Impact on your activities
Several provisions of Bill 102 grant the Minister significant discretionary power under this new environmental authorization scheme. We refer in particular to the power to prescribe standards, conditions, restrictions or prohibitions in an authorization other than those provided by government regulation if the Minister considers that those applicable are insufficient to respect the support capacity of the receiving environment or to protect human health or other living species. The Minister's discretion therefore creates uncertainty with respect to the rules that may be applicable to the project.
For example, if an authorization to operate an industrial establishment is being renewed for the first time, renewable after 5 years, a public consultation will be conducted and the Minister may amend or refuse to renew the authorization following the consultation period.
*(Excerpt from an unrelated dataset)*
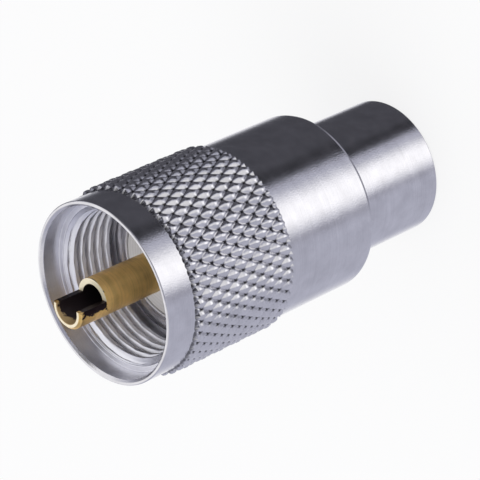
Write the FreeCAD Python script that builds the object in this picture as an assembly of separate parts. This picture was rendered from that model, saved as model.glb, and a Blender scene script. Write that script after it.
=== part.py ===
import FreeCAD, Part
import math
import os

# A UHF coaxial plug for thick cable, in millimetres. It stands on the cable end of its body:
# the origin is the centre of that end, and +Z runs along the axis to the tip of the contact.

# Cable sleeve and body
SLEEVE_WALL = 1.7
SLEEVE_SHOWN = 11.9          # what stands out behind the nut when the nut is back
SLEEVE_END_BEVEL = 0.3
CABLE_ENTRY_CHAMFER = 0.5
CABLE_STOP_STEP = 0.45       # the bore narrows by this in front, to stop the cable's jacket
CABLE_STOP_GAP = 0.7         # from that step to the contact's tail
UNDERCUT_WALL = 1.3
FLANGE_THICKNESS = 2.8
FLANGE_CHAMFER = 0.15
FLANGE_STEP = 0.3            # how far the flange stands out over the sleeve
FLANGE_THREAD_GAP = 0.1      # between the flange and the crest of the nut's thread
SOLDER_HOLE_RADIUS = 1.6
SOLDER_HOLES = 4

# Insulator
INSULATOR_LENGTH = 6.3
INSULATOR_HEAD_THICKNESS = 1.7
INSULATOR_HEAD_STEP = 0.75   # how far the head stands out over the stem
INSULATOR_RECESS = 0.2       # below the body's front face
DIELECTRIC_RECESS_WALL = 1.28
DIELECTRIC_RECESS_DEPTH = 1.5
SEAT_CLEARANCE = 0.02

# Centre contact
PIN_RADIUS = 2.0
PIN_WALL = 0.57
PIN_REACH = 12.6             # beyond the body's front face
PIN_TAIL = 0.8               # behind the insulator
PIN_TIP_CHAMFER = 0.25
PIN_CUT_LENGTH = 3.3         # the tip is open on one side over this length
PIN_CUT_BELOW_AXIS = 0.28
PIN_SEAT_STEP = 0.35         # the contact is this much thicker inside the insulator
BARB_HEIGHT = 0.25
BARB_LENGTH = 1.2

# Coupling nut, with its lengths from the rim to the rear
RIM_BAND_LENGTH = 3.3
RIM_WALL = 0.55
KNURL_SLOPE_LENGTH = 0.4
KNURL_LENGTH = 12.4
KNURL_HEIGHT = 0.5           # over the collar
KNURL_DEPTH = 0.33
KNURL_TEETH = 46             # diamonds round each row
KNURL_HELIX = 30             # degrees between the knurl's grooves and the axis
COLLAR_LENGTH = 11.7
COLLAR_WALL = 1.2            # around the ring's groove
COLLAR_END_BEVEL = 0.35
RIM_OUTER_BEVEL = 0.08
RIM_INNER_BEVEL = 0.25
ENTRY_STEP = 0.65            # over the thread's relief
ENTRY_DEPTH = 2.2
ENTRY_FLOOR_WIDTH = 0.6
THREAD_MINOR_RADIUS = 7.45   # 5/8-24 UNEF, with a pitch of 1.058
THREAD_LENGTH = 4.85
THREAD_RELIEF_STEP = 0.6     # over the thread's crest
THREAD_RELIEF_LENGTH = 1.3
NUT_BORE_CLEARANCE = 0.1     # round the flange
NUT_REAR_CHAMFER = 0.3
FACE_DEPTH = 8.2             # from the rim to the body's front face when the nut is back
NUT_TRAVEL = 3.0

# Split retaining ring
RING_THICKNESS = 1.0
RING_PLAY = 0.1
RING_BODY_CLEARANCE = 0.25
RING_CATCH = 0.4             # how far it stands out over the nut's bore
RING_GROOVE_CLEARANCE = 0.15
RING_GAP = 3.0

# Radii that follow
FLANGE_RADIUS = THREAD_MINOR_RADIUS - FLANGE_THREAD_GAP
SLEEVE_RADIUS = FLANGE_RADIUS - FLANGE_STEP
CABLE_BORE_RADIUS = SLEEVE_RADIUS - SLEEVE_WALL
STEM_BORE_RADIUS = CABLE_BORE_RADIUS - CABLE_STOP_STEP
UNDERCUT_RADIUS = STEM_BORE_RADIUS + UNDERCUT_WALL
SEAT_RADIUS = STEM_BORE_RADIUS + INSULATOR_HEAD_STEP
STEM_RADIUS = STEM_BORE_RADIUS - SEAT_CLEARANCE
DIELECTRIC_RECESS_RADIUS = STEM_RADIUS - DIELECTRIC_RECESS_WALL
PIN_SEAT_RADIUS = PIN_RADIUS + PIN_SEAT_STEP
NUT_BORE_RADIUS = FLANGE_RADIUS + NUT_BORE_CLEARANCE
RING_INNER_RADIUS = UNDERCUT_RADIUS + RING_BODY_CLEARANCE
RING_OUTER_RADIUS = NUT_BORE_RADIUS + RING_CATCH
RING_GROOVE_RADIUS = RING_OUTER_RADIUS + RING_GROOVE_CLEARANCE
COLLAR_RADIUS = RING_GROOVE_RADIUS + COLLAR_WALL
KNURL_RADIUS = COLLAR_RADIUS + KNURL_HEIGHT
THREAD_RELIEF_RADIUS = THREAD_MINOR_RADIUS + THREAD_RELIEF_STEP
ENTRY_RADIUS = THREAD_RELIEF_RADIUS + ENTRY_STEP
RIM_BAND_RADIUS = ENTRY_RADIUS + RIM_WALL

# Heights that follow
NUT_LENGTH = RIM_BAND_LENGTH + KNURL_SLOPE_LENGTH + KNURL_LENGTH + COLLAR_LENGTH
NUT_REAR_Z = SLEEVE_SHOWN
RIM_Z = NUT_REAR_Z + NUT_LENGTH
FACE_Z = RIM_Z - FACE_DEPTH
FLANGE_REAR_Z = FACE_Z - FLANGE_THICKNESS
UNDERCUT_LENGTH = NUT_TRAVEL + RING_THICKNESS + 2 * RING_PLAY
UNDERCUT_REAR_Z = FLANGE_REAR_Z - UNDERCUT_LENGTH
RING_Z = UNDERCUT_REAR_Z + RING_PLAY
INSULATOR_FRONT_Z = FACE_Z - INSULATOR_RECESS
INSULATOR_REAR_Z = INSULATOR_FRONT_Z - INSULATOR_LENGTH
SEAT_Z = INSULATOR_FRONT_Z - INSULATOR_HEAD_THICKNESS
PIN_TIP_Z = FACE_Z + PIN_REACH
PIN_REAR_Z = INSULATOR_REAR_Z - PIN_TAIL
PIN_SEAT_REAR_Z = INSULATOR_REAR_Z + DIELECTRIC_RECESS_DEPTH
CABLE_STOP_Z = PIN_REAR_Z - CABLE_STOP_GAP
KNURL_FRONT_Z = RIM_Z - RIM_BAND_LENGTH
KNURL_SLOPE_Z = KNURL_FRONT_Z - KNURL_SLOPE_LENGTH
KNURL_REAR_Z = KNURL_SLOPE_Z - KNURL_LENGTH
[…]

A similar procedure currently exists under the EQA concerning depollution attestations of industrial establishments, however the new scheme might apply to other activities not yet covered by the industrial establishment scheme.
Furthermore, if the Minister has reason to believe that contaminants referred to the EQA are present in land to be used for a project subject to an authorization, the Minister may require that the operator, for the purpose of analyzing the application, submit a characterization study, and eventually take the measures required to protect the environment if contaminants likely to adversely affect human health or the environment are identified.
These new discretionary powers, intended to enable the Minister to better protect the environment, make it difficult for project developers and industries to make long-term financial projections with respect to their project's viability.